Python uses **reference counting for memory management**. It means that objects created in Python have a reference count variable that keeps track of the number of references that point to the object. **When this count reaches zero, the memory occupied by the object is released**.

In [1]:
import sys

a = []
b = a
sys.getrefcount(a)

3

Back to GIL:


The problem was that this reference count variable needed protection from race conditions where two threads increase or decrease its value simultaneously. If this happens, it can cause either leaked memory that is never released or, even worse, incorrectly release the memory while a reference to that object still exists. This can can cause crashes or other “weird” bugs in your Python programs.

**This reference count variable can be kept safe by adding locks to all data structures that are shared across threads so that they are not modified inconsistently.** 

But adding **a lock to each object or groups of objects means multiple locks will exist** which can cause another problem—**Deadlocks** (deadlocks can only happen if there is more than one lock). Another side effect would be decreased performance caused by the repeated acquisition and release of locks.

**Deadlocks**:In an operating system, a deadlock occurs when a process or thread enters a waiting state because a requested system resource is held by another waiting process, which in turn is waiting for another resource held by another waiting process. If a process is unable to change its state indefinitely because the resources requested by it are being used by another waiting process, then the system is said to be in a deadlock

The **GIL is a single lock on the interpreter itself which adds a rule that execution of any Python bytecode requires acquiring the interpreter lock**. **This prevents deadlocks** (as there is only one lock) and doesn’t introduce much performance overhead. **But it effectively makes any CPU-bound Python program single-threaded**.

# Why was the GIL chosen as the solution ?

Python has been around since the days when operating systems did not have a concept of threads. Python was designed to be easy-to-use in order to make development quicker and more and more developers started using it. 

A lot of extensions were being written for the existing C libraries whose features were needed in Python.

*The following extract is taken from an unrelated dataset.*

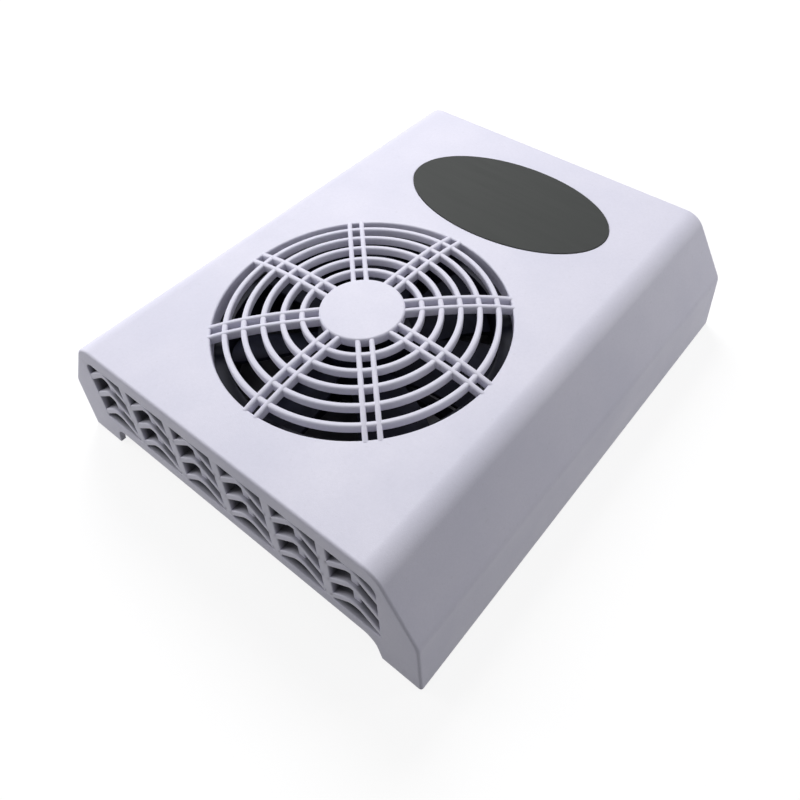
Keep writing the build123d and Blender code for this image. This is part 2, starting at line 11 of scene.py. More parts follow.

To prevent inconsistent changes, these C extensions required a thread-safe memory management which the GIL provided.

As you can see, the GIL was a pragmatic solution to a difficult problem that the CPython developers faced early on in Python’s life.

## The impact on multi-threaded Python programs

When you look at a typical Python program—or any computer program for that matter—there’s a difference between those that are CPU-bound in their performance and those that are I/O-bound.

**CPU-bound programs are those that are pushing the CPU to its limit**. This includes programs that do mathematical computations like matrix multiplications, searching, image processing, etc.

**I/O-bound programs are the ones that spend time waiting for Input/Output which can come from a user, file, database, network, etc**. I/O-bound programs sometimes have to wait for a significant amount of time till they get what they need from the source due to the fact that the source may need to do its own processing before the input/output is ready, for example, a user thinking about what to enter into an input prompt or a database query running in its own process.

Let’s have a look at a simple CPU-bound program that performs a countdown:

In [4]:
# single_threaded.py
import time
from threading import Thread

COUNT = 50000000

def countdown(n):
    while n>0:
        n -= 1

start = time.time()
countdown(COUNT)
end = time.time()bm

print('Time taken in seconds -', end - start)

Time taken in seconds - 2.693948984146118


Now I modified the code a bit to do to the same countdown using two threads in parallel:

In [5]:
# multi_threaded.py
import time
from threading import Thread

COUNT = 50000000

def countdown(n):
    while n>0:
        n -= 1

t1 = Thread(target=countdown, args=(COUNT//2,))
t2 = Thread(target=countdown, args=(COUNT//2,))

start = time.time()
t1.start()
t2.start()
t1.join()
t2.join()
end = time.time()

print('Time taken in seconds -', end - start)

Time taken in seconds - 3.8794522285461426


As you can see, both versions take almost same amount of time to finish. In the multi-threaded version the GIL prevented the CPU-bound threads from executing in parellel.



The GIL does not have much impact on the performance of I/O-bound multi-threaded programs as the lock is shared between threads while they are waiting for I/O. 

But a program whose threads are entirely CPU-bound, e.g., a program that processes an image in parts using threads, would not only become single threaded due to the lock but will also see an increase in execution time, as seen in the above example, in comparison to a scenario where it was written to be entirely single-threaded. 

This increase is the result of acquire and release overheads added by the lock.

## Why hasn’t the GIL been removed yet?

The developers of Python receive a lot of complaints regarding this but a language as popular as Python cannot bring a change as significant as the removal of GIL without causing backward incompatibility issues. 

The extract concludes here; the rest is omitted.